Stored items from a collection
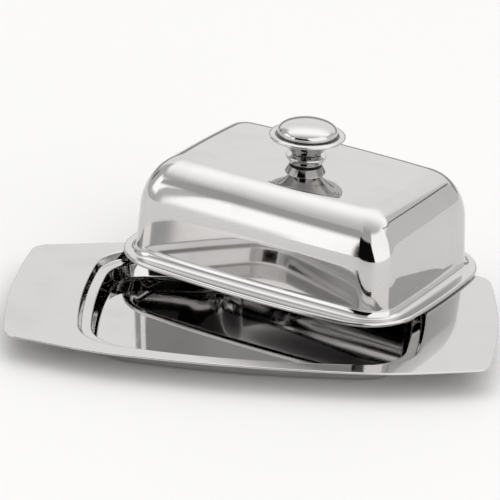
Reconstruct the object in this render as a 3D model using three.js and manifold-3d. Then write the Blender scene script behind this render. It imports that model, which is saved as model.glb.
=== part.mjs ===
// Butter dish: a pressed stainless tray with a shallow well and two wings, and a domed
// lid with a turned knob, set down askew on the tray's rim.
// Millimetres, +Z up. The origin is the middle of the tray's flat underside, +X runs
// along the tray and the lid lies towards +Y.
import * as THREE from "three";
import Module from "manifold-3d";
import { mergeVertices } from "three/addons/utils/BufferGeometryUtils.js";

// ---- sheet and fits ----
const SHEET = 0.8; // thickness of the pressed sheet
const SEAT_GAP = 0.1; // clearance between stacked pieces of the knob
const LID_GAP = 0.3; // clearance between the lid's edge and the tray's rim

// ---- tray ----
const TRAY = {
  rimTop: 10, // height of the flat rim's top face
  halfLength: 95, // middle to the tip of a wing
  halfWidth: 56.3, // middle of a long side
  sideBow: 0.001, // y = halfWidth - sideBow * x^2 along a long side
  wingStart: 56.8, // x where a long side turns into the taper of a wing
  wingTaper: 0.27, // slope of a wing's edge
  endRadius: 273, // radius of a wing's end
  cornerRadius: 7.1,
  edgeRadius: 0.25, // rounding of the cut edge
};
// outline of the well's mouth and of its flat floor
const WELL_MOUTH = { halfLength: 67.6, halfWidth: 50.4, corner: 20, endBow: 5.5, sideBow: 7 };
const WELL_FLOOR = { halfLength: 58.8, halfWidth: 41.3, corner: 17, endBow: 3.5, sideBow: 5.5 };
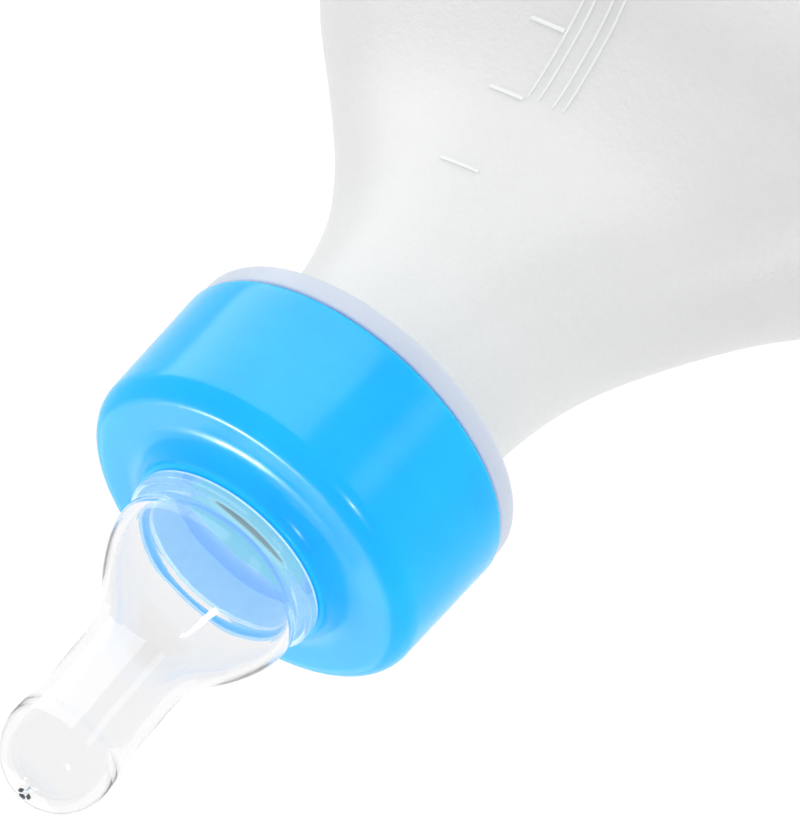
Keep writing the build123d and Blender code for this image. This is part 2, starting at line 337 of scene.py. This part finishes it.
# %% Clear silicone
def clear_silicone():
    """Clear rubber with a slight haze and ripple."""
    material, tree, shader = new_material("clear_silicone")
    ripple = noise(tree, 180, detail=1)
    haze = noise(tree, 500, detail=2)
    shader.inputs["Base Color"].default_value = (0.90, 0.90, 0.905, 1)
    shader.inputs["Transmission Weight"].default_value = 1.0
    shader.inputs["IOR"].default_value = 1.36
    # Painted light: a faint white emission glow lightens the clear rubber.
    shader.inputs["Emission Color"].default_value = (1.0, 1.0, 1.0, 1)
    shader.inputs["Emission Strength"].default_value = 0.012
    tree.links.new(between(tree, haze, 0.015, 0.05), shader.inputs["Roughness"])
    add_bump(tree, shader, [(ripple, 0.00008, 0.5)])
    # Lamps and bounced light pass straight through, so that the cap inside the bulb stays lit.
    path = tree.nodes.new("ShaderNodeLightPath")
    lit = tree.nodes.new("ShaderNodeMath")
    lit.operation = "MAXIMUM"
    clear = tree.nodes.new("ShaderNodeBsdfTransparent")
    mix = tree.nodes.new("ShaderNodeMixShader")
    tree.links.new(path.outputs["Is Shadow Ray"], lit.inputs[0])
    tree.links.new(path.outputs["Is Diffuse Ray"], lit.inputs[1])
    tree.links.new(lit.outputs["Value"], mix.inputs["Fac"])
    tree.links.new(shader.outputs["BSDF"], mix.inputs[1])
    tree.links.new(clear.outputs["BSDF"], mix.inputs[2])
    tree.links.new(mix.outputs["Shader"], tree.nodes["Material Output"].inputs["Surface"])
    return material


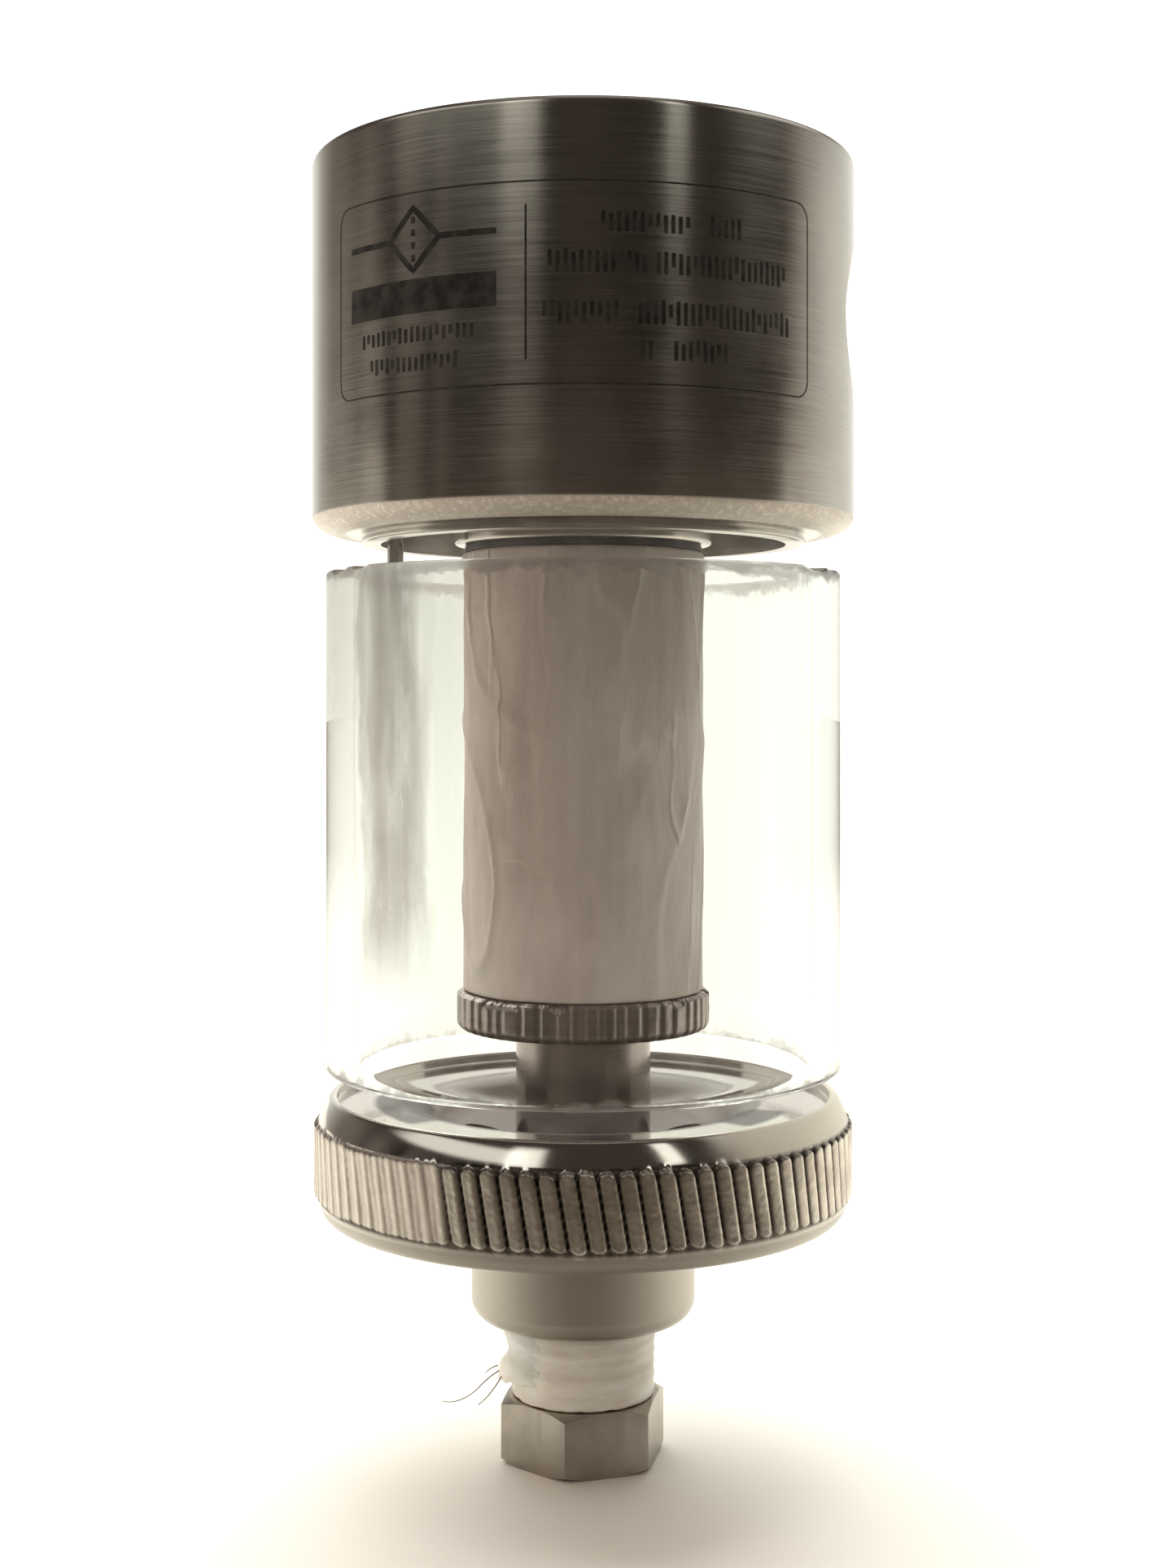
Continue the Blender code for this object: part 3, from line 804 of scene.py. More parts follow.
LABEL_LEFT = -57.0
LABEL_RIGHT = 50.0
LABEL_BOTTOM = 76.6
LABEL_TOP = 89.8
DIVIDER_AZIMUTH = -10.8
SYMBOL_LEFT = -52.5
SYMBOL_RIGHT = -16.5
SYMBOL_HEIGHT = 86.7
SYMBOL_HALF = 2.1  # from the diamond's middle to its corner
BAR_HEIGHT = 82.9
WIDE_LINE = 0.42
THIN_LINE = 0.11
LABEL_WORDS = (  # azimuth it starts at, azimuth it ends at, height of its middle, height of its ticks
    (-49.0, -21.0, 80.4, 1.1), (-46.5, -24.5, 78.5, 1.1), (3.0, 21.0, 87.2, 1.4), (24.5, 32.0, 87.2, 1.4),
    (-7.0, 12.0, 84.6, 1.6), (13.5, 43.0, 84.6, 1.6), (-8.0, 7.0, 81.3, 1.6), (10.0, 44.0, 81.3, 1.6),
    (10.5, 13.0, 78.9, 1.4), (17.0, 29.0, 78.9, 1.4),
)


def make_label():
    """A generic data plate: a frame, a divider, a filter symbol and ticks where lettering would be."""
    marks = Etching(span("head")[0])
    marks.frame(LABEL_LEFT, LABEL_RIGHT, LABEL_BOTTOM, LABEL_TOP, 1.2, THIN_LINE)
    marks.strip([(DIVIDER_AZIMUTH, LABEL_TOP - 1.5), (DIVIDER_AZIMUTH, LABEL_BOTTOM + 1.6)], 0.14)
    middle = (SYMBOL_LEFT + SYMBOL_RIGHT) / 2
    left = (middle - marks.degrees(SYMBOL_HALF), SYMBOL_HEIGHT)
    right = (middle + marks.degrees(SYMBOL_HALF), SYMBOL_HEIGHT)
    upper = (middle, SYMBOL_HEIGHT + SYMBOL_HALF)
    lower = (middle, SYMBOL_HEIGHT - SYMBOL_HALF)
    marks.strip([left, upper, right, lower], WIDE_LINE, closed=True)
    marks.strip([(SYMBOL_LEFT, SYMBOL_HEIGHT), left], WIDE_LINE)
    marks.strip([right, (SYMBOL_RIGHT, SYMBOL_HEIGHT)], WIDE_LINE)
    for i in range(4):
        low = SYMBOL_HEIGHT - 1.5 + i * 0.85
        marks.strip([(middle, low), (middle, low + 0.45)], 0.34)
    marks.strip([(SYMBOL_LEFT, BAR_HEIGHT), (SYMBOL_RIGHT, BAR_HEIGHT)], 2.3)
    pen = random.Random(4)
    for start, end, z, tall in LABEL_WORDS:
        marks.ticks(start, end, z, tall, pen)
    label = mesh_object("label_etching", marks.points, marks.faces)
    finished(label, etching_finish(), "head", "head_steel")


def make_tie_rod():
    radius, bottom, top = span("tie_rod")
    chamfer = 0.3
    side = [(0, top), (radius - chamfer, top), (radius, top - chamfer), (radius, bottom + chamfer)]
    outline = [*dense(side, 0.14), (radius - chamfer, bottom), (0, bottom)]
    thread = thread_shape(ROD_THREAD_DEPTH, FINE_THREAD_PITCH, bottom, ROD_THREAD_TOP)
    rod = lathe("threaded_tie_rod", outline, 64, shape=thread)
    finished(rod, rod_finish(), "head", "rod_steel", "tie_rod")


def make_pin():
    low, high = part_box("locating_pin")
    middle = (low + high) / 2
    radius = (high.x - low.x) / 2 / MM
    length = (high.z - low.z) / MM
    pin = lathe("round_pin", [(0, length), (radius, length), *lower_edge(radius, 0, 0.25), (0, 0)], 32)
    aim(pin, (middle.x / MM, middle.y / MM, low.z / MM), (0, 0, 1))
    finished(pin, polished_finish("pin_steel", (0.32, 0.31, 0.29), 0.2), "head", "pin_steel", "locating_pin")


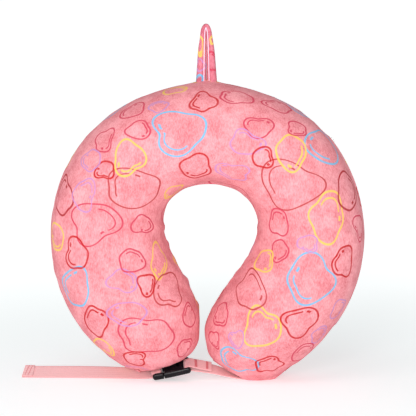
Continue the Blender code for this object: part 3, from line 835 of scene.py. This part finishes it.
def route_frames(stations, per_span):
    """Middles, across directions and facing directions along a route of (x, y, z, lean, pitch)."""
    rows = station_rows(stations)
    places = np.linspace(0, len(rows) - 1, (len(rows) - 1) * per_span + 1)
    route = catmull_rom(rows, places)
    middles = route[:, :3] * MM + np.array((PILLOW_X, 0, 0))
    across = []
    for lean, pitch in route[:, 3:]:
        direction = Vector((0, math.cos(math.radians(lean)), math.sin(math.radians(lean))))
        direction.rotate(Matrix.Rotation(math.radians(pitch), 3, "Y"))
        across.append(direction)
    across = np.array(across)
    facing = np.cross(np.gradient(middles, axis=0), across)
    facing /= np.linalg.norm(facing, axis=1, keepdims=True)
    return middles, across, facing


def sweep(name, middles, across, facing, profile, material):
    """A closed solid with this profile along a route; its UV map holds metres along and across."""
    profile = np.array(profile)
    rings = middles[:, None] + profile[None, :, :1] * across[:, None]
    rings = rings + profile[None, :, 1:] * facing[:, None]
    count = rings.shape[1]
    index = numbered(*rings.shape[:2])
    faces = [*grid_faces(index), index[0], index[-1][::-1]]
    obj = new_object(name, rings.reshape(-1, 3), faces, material)
    travelled = distances(middles)
    layer = obj.data.uv_layers.new(name="weave")
    for loop in obj.data.loops:
        row, column = divmod(loop.vertex_index, count)
        layer.data[loop.index].uv = (travelled[row], profile[column][0])
    obj.data.set_sharp_from_angle(angle=math.radians(50))
    return obj


def strap_profile(width, thickness):
    """A flat strap's section with rounded edges, from its near edge round its face and back."""
    half, thin = width / 2, thickness / 2
    ends = [(half - thin + thin * math.cos(a), thin * math.sin(a)) for a in np.linspace(-1.4, 1.4, 5)]
    face = [(x, thin) for x in np.linspace(half - thin, -half + thin, 9)[1:-1]]
    back = [(-x, -y) for x, y in ends]
    under = [(-x, -thin) for x, _ in face]
    return [*ends, *face, *back, *under]


def strap(name, stations, material, width=15 * MM, thickness=1.15 * MM):
    return sweep(name, *route_frames(stations, 8), strap_profile(width, thickness), material)


LEFT_TURN = [in_buckle(-11.7 + 2.1 * math.sin(a), 2.1 * math.cos(a)) for a in np.linspace(0.3, 2.84, 5)]
LEFT_ROUTE = [
    in_buckle(-19.5, 2.15), in_buckle(-15.0, 2.15), in_buckle(-12.8, 2.15), *LEFT_TURN,
    in_buckle(-12.8, -2.15), in_buckle(-15.0, -2.15), in_buckle(-19.0, -2.2),
    (-64.0, 1.0, 5.2, 30.0), (-76.0, 5.0, 5.3, 36.0), (-92.0, 9.0, 5.2, 39.0),
    (-120.0, 12.0, 5.2, 41.0), (-150.0, 13.0, 5.2, 41.0), (-182.0, 14.0, 5.2, 41.0, 18.0),
]
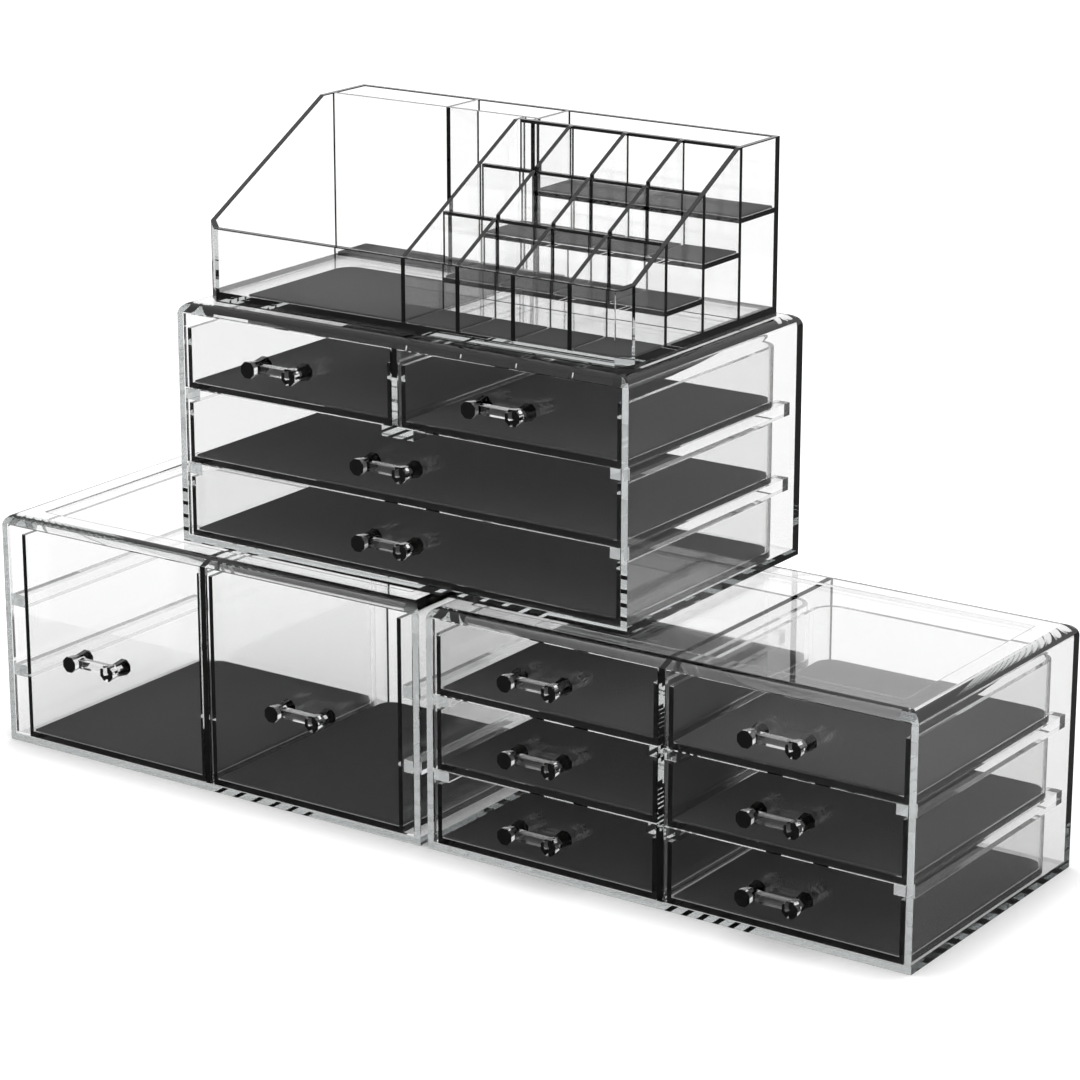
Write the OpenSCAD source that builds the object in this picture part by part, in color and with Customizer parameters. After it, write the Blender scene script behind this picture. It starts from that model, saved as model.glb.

**Task description:**
Please print exactly, and only, the lines from the line with "Keep writing the" to the line with "return material", both included.

**Result of the exercise:**
Keep writing the build123d and Blender code for this image. This is part 2, starting at line 337 of scene.py. This part finishes it.
# %% Clear silicone
def clear_silicone():
    """Clear rubber with a slight haze and ripple."""
    material, tree, shader = new_material("clear_silicone")
    ripple = noise(tree, 180, detail=1)
    haze = noise(tree, 500, detail=2)
    shader.inputs["Base Color"].default_value = (0.90, 0.90, 0.905, 1)
    shader.inputs["Transmission Weight"].default_value = 1.0
    shader.inputs["IOR"].default_value = 1.36
    # Painted light: a faint white emission glow lightens the clear rubber.
    shader.inputs["Emission Color"].default_value = (1.0, 1.0, 1.0, 1)
    shader.inputs["Emission Strength"].default_value = 0.012
    tree.links.new(between(tree, haze, 0.015, 0.05), shader.inputs["Roughness"])
    add_bump(tree, shader, [(ripple, 0.00008, 0.5)])
    # Lamps and bounced light pass straight through, so that the cap inside the bulb stays lit.
    path = tree.nodes.new("ShaderNodeLightPath")
    lit = tree.nodes.new("ShaderNodeMath")
    lit.operation = "MAXIMUM"
    clear = tree.nodes.new("ShaderNodeBsdfTransparent")
    mix = tree.nodes.new("ShaderNodeMixShader")
    tree.links.new(path.outputs["Is Shadow Ray"], lit.inputs[0])
    tree.links.new(path.outputs["Is Diffuse Ray"], lit.inputs[1])
    tree.links.new(lit.outputs["Value"], mix.inputs["Fac"])
    tree.links.new(shader.outputs["BSDF"], mix.inputs[1])
    tree.links.new(clear.outputs["BSDF"], mix.inputs[2])
    tree.links.new(mix.outputs["Shader"], tree.nodes["Material Output"].inputs["Surface"])
    return material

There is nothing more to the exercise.